Both Belfast bands have illustrated exactly the kind of hunger and raw dedication that Ferris looks for in budding bands. 'I want someone to want it more than anything else in their life,' he adds. 'I want an artist to believe that they can make a difference to people’s lives and enhance them in some way through their music. I want them to be good craic and not be a moron. I want them to respect the fact that everyone that comes through the door to see their band is a complete legend.'
In recent years Smalltown America has released debut albums from LaFaro and ASIWYFA that many already consider landmark Northern Irish releases, catapulting them into tours with alternative rock icons like Helmet and Them Crooked Vultures, the almighty trinity of Dave Grohl, Josh Homme and Led Zeppelin's John-Paul Jones.
Fighting With Wire too have earned Smalltown America widespread recognition for their album Man Vs Monster, which not only had the backing of MTV and Zane Lowe, but saw the Derry band signed to the major US label Atlantic, a worldwide heavyweight that brought them to Nashville to record the follow up with Foo Fighters and Alice In Chains producer, Nick Raskulinecz.
'It was cool for us to be involved with a record made in LA and Nashville,' says Ferris. 'Everyone got exposed to something really big, which has influenced other aspects of the label and how we now present our recordings.'
More than a year after it was recorded, to say that anticipation is high for Fighting With Wire's Bones of the Twilight might be an understatement, but Ferris certifies that the album is 'killer'. With a track entitled 'I Won't Let You Down' he is convinced it is 'the best thing the band has ever done'.
Fans will be glad to know they won't have to wait long to hear the new material, with plans to release the first songs 'pretty soon' as Smalltown continues to put a release plan together alongside Atlantic.
LaFaro, on the other hand, are keen to make up for the prolonged five year period leading to their debut with a second album expected this autumn, just a year after the first. With the title track 'Easy Meat' now available, the band are currently hunting for a replacement bassist after Herb Magee's sudden exit last month.
'LaFaro is a very different animal to Fighting With Wire,' says Ferris on their comparatively short absence. 'Indeed all our bands are very different to each other – in turn, we try to represent those acts to the media in different ways. You can see differences in the artwork, photography, video content that are designed to highlight those distinctions.'
Perhaps most distinct of all in terms of aesthetic have been And So I Watch You From Afar. The instrumental foursome have always been a unique and exhilarating force in Irish music and this year parted ways with Smalltown after an illustrious few years in the label's company, deciding to test new waters for the release of their second album Gangs.

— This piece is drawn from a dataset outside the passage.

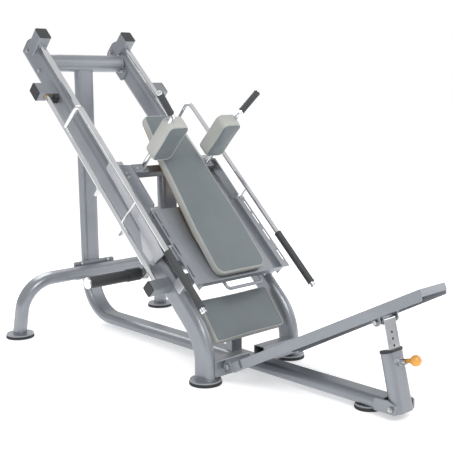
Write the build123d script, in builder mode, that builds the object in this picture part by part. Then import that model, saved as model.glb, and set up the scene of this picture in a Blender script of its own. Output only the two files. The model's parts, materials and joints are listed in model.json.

'I was disappointed when ASIWYFA decided to release their second album on Richter Collective,' Ferris admits. 'Similarly I was disappointed when Calories decided to release their second album through Tough Love.

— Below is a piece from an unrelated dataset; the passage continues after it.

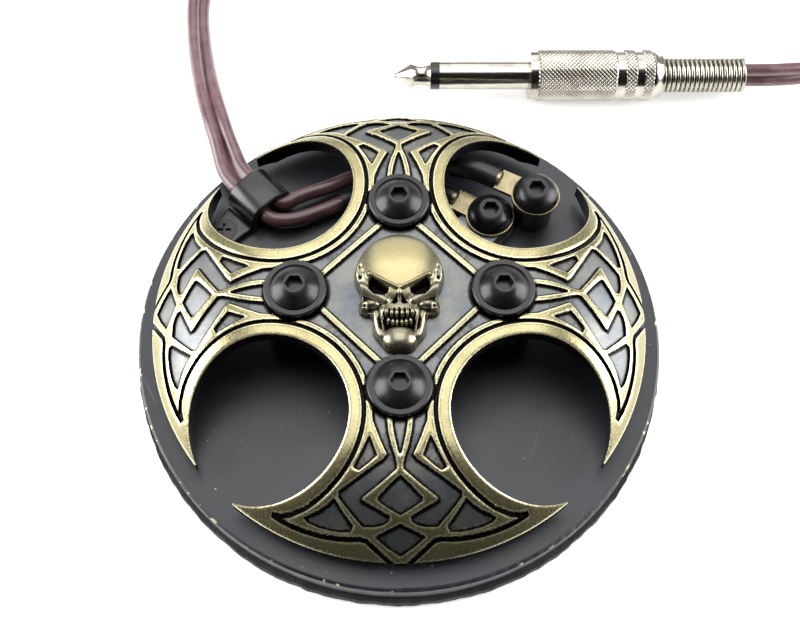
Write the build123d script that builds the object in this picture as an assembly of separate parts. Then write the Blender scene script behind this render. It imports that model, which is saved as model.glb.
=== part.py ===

'In both cases, however, it was the bands’ decision to make. The freedom our label allows was the reason that they wanted to work with STA initially. I’m proud of the work our team did on the ASIWYFA campaign. It was a good project for everyone.'
ASIWYFA's new venture has created opportunity for the new blood to make a name for themselves. Fresh-faced Lisburn lads More Than Conquerors joined the Smalltown America roster after barely a year together, and with an end of summer Boots and Bones EP expected and a slot at Glasgowbury this year, Ferris is eager to see what the next year has in store for them.
As for the old stalwarts Jetplane Landing, a fourth album is confirmed to be brewing with old buddies Cahir O'Doherty and Jamie Burchell. 'It is not a funk concept album,' Ferris says, 'but it does contain references to the Spanish Civil War, my Da and Robert Nighthawk. Cahir has not begun naming his solos yet – so until then you will have to hold on to your knickers.'
And what about the decade ahead? It's impossible to predict what changes to the industry and our listening habits await Smalltown America further down the line, but as with the ten years past Ferris is always anticipating the label's challenges.
'The size of the organisation will fluctuate depending on what bands are on the roster at the time,' he concludes. 'We now have the capability and the systems in place to sell half a million records, and I’ll not really be content until we do that.'
With film by Aaron Connolly documenting the last five years of the label due for release later this year, we're promised a more detailed visual insight into the ups and downs of surely the most loved indie label in the country. Watch this space.